Strength and Diversity subsequently traveled to Hawai'i, co-sponsored by the Japanese Cultural Center of Hawai'i and the Bishop Museum in 1991. A local committee led by educator Dorothy Hazama substantially reworked the exhibition adding photographs and artifacts from Hawai'i. As Hazama wrote in an accompanying 31-page publication, the group "substantially expanded the thematic storyline with the addition of many unique experiences of Japanese women in Hawai'i. Locally supplemented items included a fascinating array of artifacts, dramatic plantation dioramas, a variety of oral histories a model of a Nisei family store, and many historical photographs." Designed by Bishop Museum designer Dave Kemble, the exhibition opened at the Bishop Museum's Castle Hall on August 1, 1991, running through October 6. The exhibition subsequently traveled to venues in Hilo and Kona on the Island of Hawai'i in 1992 and to Kaua'i in 1993. [3]

Meanwhile, a national tour organized by SITES traveled a streamlined version of the exhibition around the country, including stops at the High Desert Museum in Bend Oregon and Morikami Museum in Delray Beach, Florida, in 1993, the Gene Autry Western Heritage Museum in Los Angles and the Burke Museum at the University of Washington in 1994, the Field Museum in Chicago and Marjorie Barrick Museum at the University of Nevada at Las Vegas in 1995, the Arvada Center in Colorado in 1996 and a return to Honolulu at the Japanese Cultural Center of Hawai'i in 1997. A tenth anniversary celebration of Strength and Diversity was held in San Francisco in February 2000. [4]

Authored by Brian Niiya , Densho

For More Information

Adler, Susan Matoba.
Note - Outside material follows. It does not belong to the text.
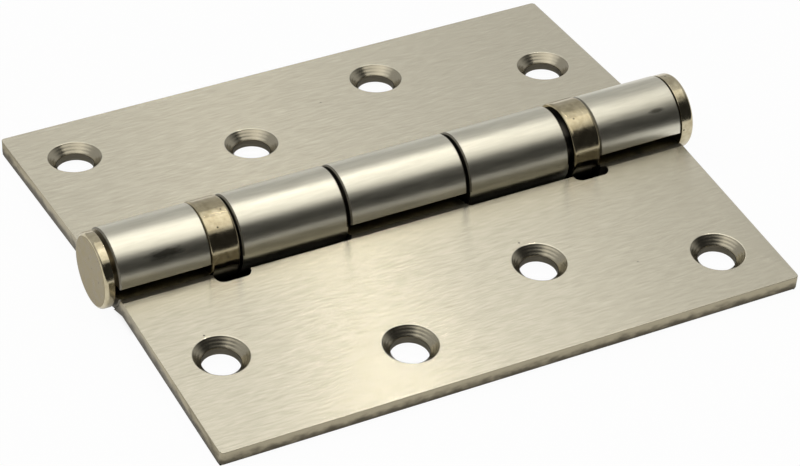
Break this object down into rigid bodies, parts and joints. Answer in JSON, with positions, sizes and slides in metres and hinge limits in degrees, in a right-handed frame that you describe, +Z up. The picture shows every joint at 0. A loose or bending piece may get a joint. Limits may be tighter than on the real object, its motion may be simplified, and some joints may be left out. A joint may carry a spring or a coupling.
{
  "type": "ball bearing butt hinge",
  "caption": "Steel butt hinge with rolled knuckles, countersunk leaves and thrust ball bearings in nickel casings on a button-headed pin.",
  "frame": {"origin": "middle of the underside of the opened hinge as it lies, midway between the outer faces of the two buttons", "axes": "+X along the pin from the headed end to the plug, +Y towards the leaf with two knuckles, +Z up, away from the surface it lies on"},
  "size_m": [0.1064, 0.0864, 0.0132],
  "materials": {
    "satin_steel": "satin, brushed along the pin, with polished knuckles",
    "button_nickel": "brown-tinted bright nickel",
    "casing_nickel": "brown-tinted bright nickel",
    "bearing_steel": "ground and polished hardened steel",
    "cage_steel": "stamped thin steel"
  },
  "bodies": {
    "three_knuckle_side": {"three_knuckle_leaf": "satin_steel", "hinge_pin": "button_nickel", "pin_plug": "button_nickel", "left_bearing_casing": "casing_nickel", "left_casing_race": "bearing_steel", "right_bearing_casing": "casing_nickel", "right_casing_race": "bearing_steel"},
    "two_knuckle_side": {"two_knuckle_leaf": "satin_steel", "left_facing_race": "bearing_steel", "right_facing_race": "bearing_steel"},
    "left_ball_set": {"left_ball_cage": "cage_steel", "left_ball_1": "bearing_steel", "left_ball_2": "bearing_steel", "left_ball_3": "bearing_steel", "left_ball_4": "bearing_steel", "left_ball_5": "bearing_steel", "left_ball_6": "bearing_steel", "left_ball_7": "bearing_steel", "left_ball_8": "bearing_steel"},
    "right_ball_set": {"right_ball_cage": "cage_steel", "right_ball_1": "bearing_steel", "right_ball_2": "bearing_steel", "right_ball_3": "bearing_steel", "right_ball_4": "bearing_steel", "right_ball_5": "bearing_steel", "right_ball_6": "bearing_steel", "right_ball_7": "bearing_steel", "right_ball_8": "bearing_steel"}
  },
  "joints": [
    {"name": "leaf_swing", "type": "hinge", "parent": "three_knuckle_side", "child": "two_knuckle_side", "pos_m": [0, 0, 0.0066], "axis": [1, 0, 0], "range_deg": [-83.6, 186.4]},
    {"name": "left_balls_roll", "type": "hinge", "parent": "three_knuckle_side", "child": "left_ball_set", "pos_m": [0, 0, 0.0066], "axis": [1, 0, 0], "range_deg": [-41.9, 93.3]},
    {"name": "right_balls_roll", "type": "hinge", "parent": "three_knuckle_side", "child": "right_ball_set", "pos_m": [0, 0, 0.0066], "axis": [1, 0, 0], "range_deg": [-41.9, 93.3]}
  ],
  "couplings": [
    {"joint": "left_balls_roll", "follows": "leaf_swing", "ratio": 0.5},
    {"joint": "right_balls_roll", "follows": "leaf_swing", "ratio": 0.5}
  ]
}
Mothering, Education, and Ethnicity: The Transformation of Japanese American Culture . New York: Garland Publising, 1998.

Dempster, Brian Komei, ed. Making Home from War: Stories of Japanese American Exile and Resettlement . Berkeley, Calif. Heydey Books, 2010.
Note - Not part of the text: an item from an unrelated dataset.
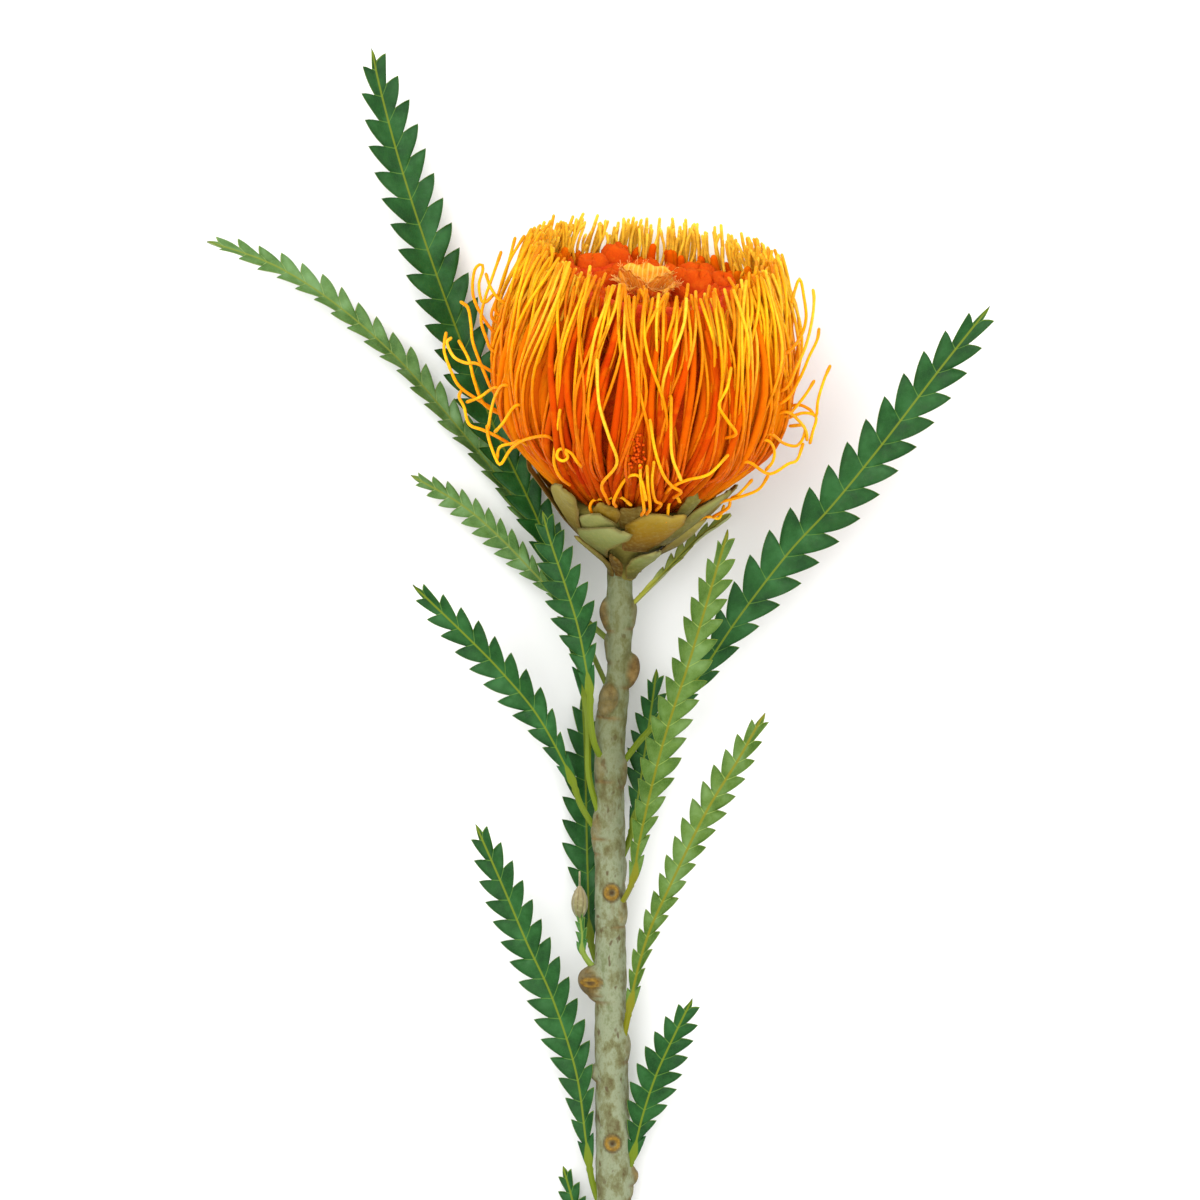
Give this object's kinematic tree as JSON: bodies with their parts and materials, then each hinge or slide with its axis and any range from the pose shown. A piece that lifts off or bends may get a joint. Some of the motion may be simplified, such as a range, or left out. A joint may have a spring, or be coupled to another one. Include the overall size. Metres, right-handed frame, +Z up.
{
  "type": "banksia flower",
  "caption": "Orange banksia flower head in a cup of bracts on a cut woody stem with saw-cut leaves, lying on a surface.",
  "frame": {"origin": "centre of the foot of the bounding box, on the surface that the cut flower lies on", "axes": "+Y along the stem towards the flower head, +Z up from the surface, +X across the stem"},
  "size_m": [0.2038, 0.3344, 0.0752],
  "materials": {
    "stem": "matt pale bark",
    "involucre_bracts": "dry and matt",
    "flower_head": "smooth, slightly waxy styles",
    "centre_bracts": "woolly",
    "dark_leaf": "satin, leathery",
    "pale_leaf": "matt, leathery",
    "side_shoot": "matt, downy"
  },
  "bodies": {
    "root": {"stem": "stem", "involucre_bracts": "involucre_bracts", "flower_head": "flower_head", "centre_bracts": "centre_bracts", "leaf_upper_left": "dark_leaf", "leaf_front_left": "dark_leaf", "leaf_arching_left": "pale_leaf", "leaf_pale_left": "pale_leaf", "leaf_mid_left": "dark_leaf", "leaf_back_left": "dark_leaf", "leaf_low_left": "dark_leaf", "leaf_bottom_left": "dark_leaf", "leaf_upper_right": "dark_leaf", "leaf_front_right": "pale_leaf", "leaf_back_right": "dark_leaf", "leaf_pale_right": "pale_leaf", "leaf_low_right": "dark_leaf", "leaf_neck_right": "pale_leaf", "side_shoot": "side_shoot"}
  },
  "joints": []
}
Murray, Alice Yang. Historical Memories of the Japanese American Internment and the Struggle for Redress . Stanford: Stanford University Press, 2008.
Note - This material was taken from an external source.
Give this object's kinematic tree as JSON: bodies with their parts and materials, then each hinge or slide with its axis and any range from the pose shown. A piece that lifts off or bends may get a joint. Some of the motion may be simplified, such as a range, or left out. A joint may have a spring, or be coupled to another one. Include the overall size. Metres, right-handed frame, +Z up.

Tonai, Rosalyn. "An Exhibition of Japanese American Women Through Social Networks," presentation at Kwansei Gakuin University, http://leo.aichi-u.ac.jp/~hoshino/Tonai講演.pdf .

Footnotes

  1. Alice Yang Murray, Historical Memories of the Japanese American Internment and the Struggle for Redress (Stanford: Stanford University Press, 2008), 398–406; Rosalyn Tonai, "An Exhibition of Japanese American Women Through Social Networks," presentation at Kwansei Gakuin University, accessed on Oct. 24, 2014 at http://leo.aichi-u.ac.jp/~hoshino/Tonai講演.pdf .
  2. Murray, Historical Memories ; Naoko Yoshimura Ito in Making Home from War: Stories of Japanese American Exile and Resettlement , edited by Brian Komei Dempster (Berkeley, Calif. Heydey Books, 2010), 75–81; Jane T. Peterson and Suzanne Bennett, Women Playwrights of Diversity: A Bio-Bibliographical Sourcebook (Westport, Conn.: Greenwood Press, 1997), 37; Tonai, "An Exhibition of Japanese American Women."
  3. Karleen Chinen, "Strength and Diversity: JA Women," Hawaii Herald , July 19, 1991, A-8; Dorothy Hazama, Introduction to Strength & Diversity: Japanese American Women in Hawai'i (Honolulu: Bishop Museum, 1992, 1.
  4. Hawaii Herald , Jan. 7, 2000, A-4.